They empty trash, sweep floors, disinfect surfaces and clean up messes. The work may not be glamorous, but in the era of COVID-19, Environmental Services (EVS) plays an essential role in keeping the hospital safe. As the pandemic moved across the country and the city of Memphis, their work has changed.
“This is something we’ve never experienced before,” says Michelle Holley, an Environmental Services attendant at St. Jude Children’s Research Hospital. “We have to wear goggles, gloves, masks—and we have to stay six feet from one another. It’s hard.”
“We’re social,” agrees Holley’s coworker Eloise Johnson. “COVID-19 has certainly brought about something new.”
Keeping everyone safe is our goal.
Safety and camaraderie
Wearing goggles around patients and embracing physical distancing guidelines are just two aspects of the new routine for these women, who work on inpatient floors in the Kay Research and Care Center. It may be hard for friends and coworkers to keep their distance, but they understand the importance of the new safety measures implemented during the pandemic.
“Keeping everyone safe is our goal,” Holley says. “It’s an honor, a pleasure and delight to be here at St. Jude. People are handling it well. The whole hospital is coming together.”
In addition to wearing personal protective equipment (PPE) and maintaining physical distance, Environmental Services staff are learning to do more with less, says Curt Vargo, department director.
Supply chain issues have plagued hospitals around the nation—not just for vital PPE but also for cleaning supplies. According to Vargo, the “hot commodities” are bleach wipes and hand sanitizer.
New challenges, new processes
While paying attention to stewardship of supplies, staff in his department are also changing their cleaning processes. One weapon they wield against the virus that causes COVID-19 is ultraviolet light.

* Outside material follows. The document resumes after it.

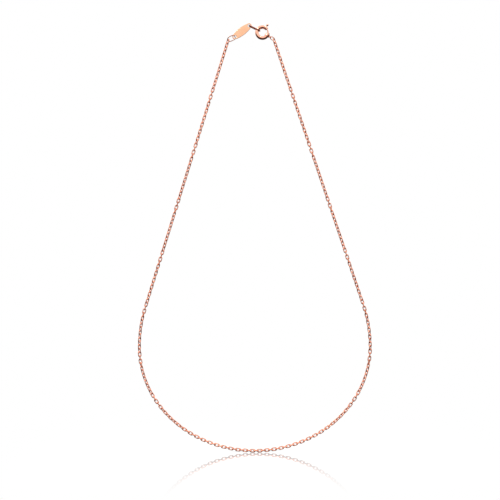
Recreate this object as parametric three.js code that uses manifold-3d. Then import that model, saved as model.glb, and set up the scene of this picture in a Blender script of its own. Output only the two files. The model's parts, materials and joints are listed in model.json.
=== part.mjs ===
// A fine cable-chain necklace, closed by a spring-ring clasp. Millimetres, +Z up.
// The closed loop hangs in the plane Y = 0 and faces -Y. The origin is at the top of the loop, on its
// line of symmetry, level with the middle of the clasp ring. The chain is one row of interlocked links,
// counted from the left end. Every stretch between two folds is one run: a plain rod as thick as a link
// is wide. The links on both sides of each fold are whole, so that they turn in each other: the one above
// stands square to the loop's plane, and the one below lies flat in it.
import * as THREE from 'three';
import { mergeVertices } from 'three/addons/utils/BufferGeometryUtils.js';
import Module from 'manifold-3d';

const wasm = await Module();
wasm.setup();

const degrees = THREE.MathUtils.degToRad;

// ---- Driving dimensions ----

// The loop: straight from each shoulder to a side arc, then half an ellipse round the bottom.
const SHOULDER = new THREE.Vector2(9.85, -3); // the right chain end
const LOOP_HALF_WIDTH = 50;
const LOOP_WIDEST_Z = -136;
const SIDE_ARC_RADIUS = 57.5;
const BOTTOM_DROP = 45; // from the widest level to the bottom

// The chain: round-wire cable links.
const LINK_COUNT = 273;
const LINK = { wire: 0.42, width: 1.54, play: 0.16 };
const FLAT = 0; // rolls of a link about its own length
const SQUARE = degrees(90);
const LEANING = degrees(-45); // the first and the last link, which hang in the end rings
const LINKS_BETWEEN_FOLDS = [16, 16, 16, 15, 15, 14, 12]; // on each side, from the shoulder down
const RUN_GAP = 0.3; // from a run's end to the whole link beside it
const RUN_SIDES = 8;
const RUN_STEP = 4; // length of one step of a run

// The end rings, which join the chain to the tag and to the clasp.
const LEFT_END_RING = { wire: 0.36, width: 2.9, play: 0.12, roll: degrees(-46) };
const RIGHT_END_RING = { wire: 0.34, width: 1.9, play: 0.1, roll: degrees(-52) };

// The tag: a plain oval plate with round ends, and one hole in the middle of each end.
const TAG_LEFT_HOLE = new THREE.Vector2(-7, -1.7);
const TAG_RIGHT_HOLE = new THREE.Vector2(-0.75, 3);
const TAG_HOLE_RADIUS = 0.65;
const TAG_END_RADIUS = 1.1;
const TAG_HALF_WIDTH = 1.75;
const TAG_THICKNESS = 0.4;

// The spring-ring clasp: a bent tube with a mouth on its right, closed by a sprung wire.
const CLASP_CENTRE = new THREE.Vector2(4.98, 0);
const CLASP_RADIUS = 2.4; // of the tube's centre line
const TUBE_RADIUS = 0.78;
const BORE_RADIUS = 0.54;
const MOUTH = { low: degrees(-8), high: degrees(36) };
const CATCH_SOCKET = degrees(13); // how far the low end of the tube is hollow
const BORE_END = degrees(250); // the stop behind the spring
const TRIGGER = {
  wireRadius: 0.3,
  tip: degrees(-13),
  tail: degrees(105),
  knobAngle: degrees(56),
  knobRadius: 0.5,
  knobReach: 3.95,
  stemRadius: 0.22,
  travel: degrees(46),
};
const SLOT = { width: 0.6, margin: degrees(7) };
const SPRING = { wire: 0.12, coilRadius: 0.36, turns: 9, stepsPerTurn: 8, endGap: degrees(3) };

// The clasp's eye: a collar round the tube, with a loop on its outer side for the right end ring.
const EYE = {
  angle: degrees(-32),
  halfAngle: degrees(15),
  innerRadius: 0.82,
  outerRadius: 1.1,
  near: 3.56, // the loop's hole, from and to these distances from the clasp's centre
  far: 4.2,
  wire: 0.32,
  width: 1.5,
  roll: degrees(-60),
};

// The catch ring, which the clasp hooks: its roll stands it square to the tag and to the tube.
const CATCH_RING = { wire: 0.5, width: 2.85, play: 0.08, roll: degrees(90) };
const CATCH_ANGLE = degrees(150); // where the catch ring crosses the clasp's tube

// ---- Materials ----

const rosePlate = (name, color, roughness) =>
  new THREE.MeshStandardMaterial({ name, color, roughness, metalness: 1 });
const CHAIN_METAL = rosePlate('chain_rose_gold', 0xdf9c86, 0.22);
const CLASP_METAL = rosePlate('clasp_rose_gold', 0xe2a38c, 0.16);
const TAG_METAL = rosePlate('tag_rose_gold', 0xf2bf9f, 0.3);
const SPRING_STEEL = new THREE.MeshStandardMaterial({
  name: 'spring_steel', color: 0xb9bcc0, roughness: 0.35, metalness: 1,
});

const necklace = new THREE.Group();

function addMesh(name, geometry, material, parent = necklace) {
  const mesh = new THREE.Mesh(geometry, material);
  mesh.name = name;
  parent.add(mesh);
  return mesh;
}

// ---- Solids ----

/** A geometry as a manifold-3d solid. */
function toSolid(geometry) {
  const bare = geometry.clone();
  bare.deleteAttribute('normal');
  bare.deleteAttribute('uv');
  const merged = mergeVertices(bare, 1e-5);
  return new wasm.Manifold(new wasm.Mesh({
    numProp: 3,
    vertProperties: new Float32Array(merged.attributes.position.array),
    triVerts: new Uint32Array(merged.index.array),
  }));
}

/** A manifold-3d solid as a geometry. */
function toGeometry(solid) {
  const mesh = solid.getMesh();
  const geometry = new THREE.BufferGeometry();
  geometry.setAttribute('position', new THREE.BufferAttribute(mesh.vertProperties, 3));
  geometry.setIndex(new THREE.BufferAttribute(mesh.triVerts, 1));
  geometry.computeVertexNormals();
  return geometry;
}

/** An arc about the origin of the XY plane, from one angle to another. */
class Arc extends THREE.Curve {
  constructor(radius, from, to) {
    super();
    Object.assign(this, { radius, from, to });
  }

  getPoint(t, target = new THREE.Vector3()) {
    const angle = THREE.MathUtils.lerp(this.from, this.to, t);
    return target.set(this.radius * Math.cos(angle), this.radius * Math.sin(angle), 0);
  }
}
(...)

“What we have in place for our cleaning processes meets federal infection control guidelines but we’re also using our UV equipment more,” Vargo explains. “After we clean and sanitize the rooms, we put the ultraviolet machine in the area to let the blue lights kill any remaining germs. UV is an additional layer of protection after a patient room has been cleaned by EVS.”
St. Jude uses UV machines that flash pulsed xenon ultraviolet light on surfaces that are touched frequently. This light sterilizes and kills microbiological contaminants, helping reduce infection rates. Staff members use this process in clinics and many other areas.
“The department has a group of trained employees and supervisors who operate the machines 24 hours a day as needed,” Vargo says.